MACHINA POUR D’AUTRES DIEUX

« - J’ai découvert un moyen de ressusciter. Tiens ! Cherche dans le tiroir de la table, tu l’ouvriras en pressant un ressort caché par le griffon. » (Honoré de Balzac, L’Elixir de longue vie, in La dimension fantastique – 2, Librio, 1998, p.10).

Revenir vivant de là d’où nul ne la ramène jamais, sa fraise. Ressusciter sans cette fameuse résurrection des corps dont, histoire de ne pas désespérer le miséreux, l’Eglise nous cause avec l’art consommé de la plus absolue des convictions. Avoir ça, dans le « tiroir » d’une « table », à sa portée, sous la main, - ah le pied ! -, bien qu’en l’occurrence, faille quand même actionner un « ressort », rapport à ce que le monde, c’est d’la mécanique, d’la machina pour d’autres dieux, et même de la foutue camelote, qu’ils disent certains, « ressort » d’ailleurs signalé comme étant occulte. Et ça tombe bien, vu que c’est son sujet, l’étant occulte, au récit fantastique.
La résurrection, certes oui, mais la chair ? Ah la chair ! Ainsi :

« Les femmes, toutes étrangement belles, étaient parées de robes aux couleurs vives d’un dessin fantastique. » (Fitz James O’Brien, La Chambre perdue, op. cité, p.49).
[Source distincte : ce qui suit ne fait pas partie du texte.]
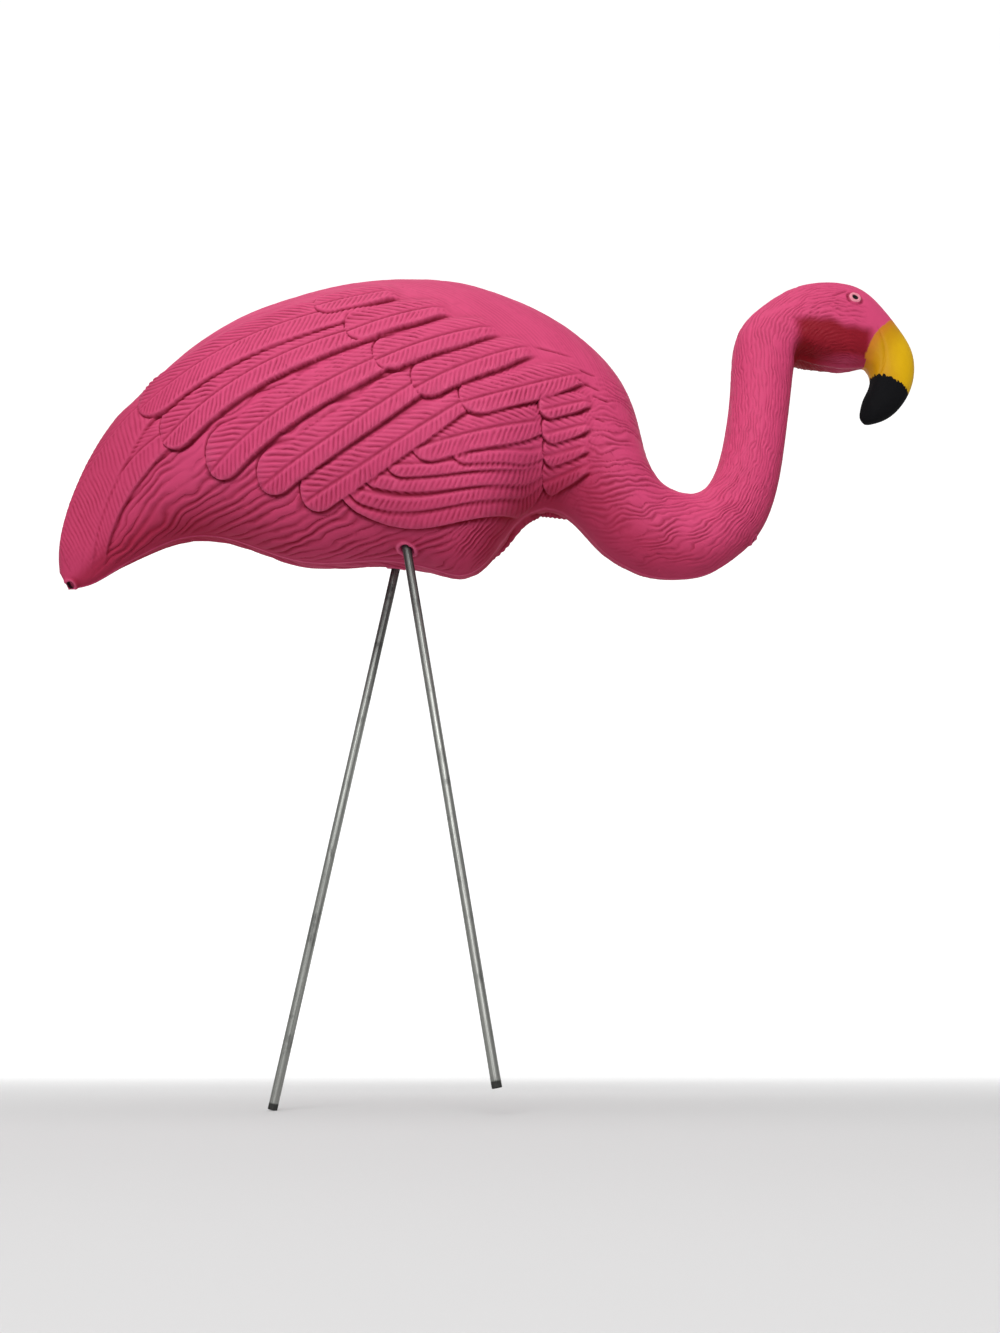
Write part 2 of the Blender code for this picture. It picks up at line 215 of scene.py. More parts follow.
class BirdShape(bpy.types.PropertyGroup):
    """Sizes of the carving, in thousandths of the bird's length, and how fine the mesh is."""

    grid_step: FloatProperty(name="Grid step", description="Spacing of the carved grid", default=1.12,
                             min=0.6)
    girth_count: IntProperty(name="Points around", description="Points round half a section", default=440)
    triangles: IntProperty(name="Triangles", description="Triangles kept of the carved grid",
                           default=190000)
    wing_proud: FloatProperty(name="Wing proud", description="How far the wing stands off", default=1.6)
    feather_step: FloatProperty(name="Feather step", description="Step at a feather's edge", default=4.0)
    upper_vane: FloatProperty(name="Upper vane", default=1.3,
                              description="Width of the vane above the midrib to the lower one's")
    upper_slant: FloatProperty(name="Upper slant", description="Angle of the barbs above the midrib",
                               subtype="ANGLE", default=radians(36))
    lower_slant: FloatProperty(name="Lower slant", description="Angle of the barbs below the midrib",
                               subtype="ANGLE", default=radians(52))
    barb_pitch: FloatProperty(name="Barb pitch", description="Distance between two barbs", default=5.4)
    barb_depth: FloatProperty(name="Barb depth", description="Depth of the groove between barbs",
                              default=1.4)
    fur_depth: FloatProperty(name="Stroke depth", description="Depth of the strokes off the wing",
                             default=2.4)
    seam_height: FloatProperty(name="Seam height", description="Height of the mould's parting line",
                               default=0.9)
    rim_height: FloatProperty(name="Rim height", description="Height of the rim round a leg hole",
                              default=2.9)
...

Etrange, la beauté, tout de même… C’est cette belle étrangeté de l’être que dévoile aussi l’ange du bizarre du fantastique. Un beau visage qui ouvre la bouche pour en sortir un flot de ces trivialités communes du temps, voilà qui illustre que la beauté dépasse l’étant le plus sot qui soit. J’entends ici par sottise cette absence de réserve et de réflexion qui caractérise cette si répandue impolitesse à être.
La plus jolie fille du monde ne pouvant donner que ce qu’elle a, les belles femmes du fantastique sont donc vouées à « l’étrangement belles », et leur apparence, ce masque élégant de la nudité, cette sublimation des corps, relève donc de la haute couture, de l’atemporalité de la mode, les grands stylistes travaillant autant pour leur postérité que pour leurs riches clients.
C’est qu’ils semblent si vivant, les habits de l’étrange, ces « robes aux couleurs vives d’un dessin fantastique » qu’il n’est pas besoin ici d’en préciser ni le dessin ni les couleurs, lesquels semblent alors générer tous les dessins et toutes les couleurs possibles du pressentiment de l’imaginaire, du pré-imaginable, ce qui affleure à la conscience sans jamais réellement se préciser, à la façon d’un visage désespérément flou dans le cauchemar d’un miroir. A la semblance, ces femmes fantastiques, du dragon glissant sur l’eau, la Vouivre ou la Serpente, et qui fait jaillir de ses « écailles d’anamorphoses » (1) de quoi vous hanter les mirettes pour des lustres.

(1)
   
« Ecailles d’anamorphoses » : Titre d’un recueil de Frédéric Tavernier. Je lui emprunte ici ce beau titre qui m’évoque assez la peinte arabesque du serpent de certaines calligraphies orientales.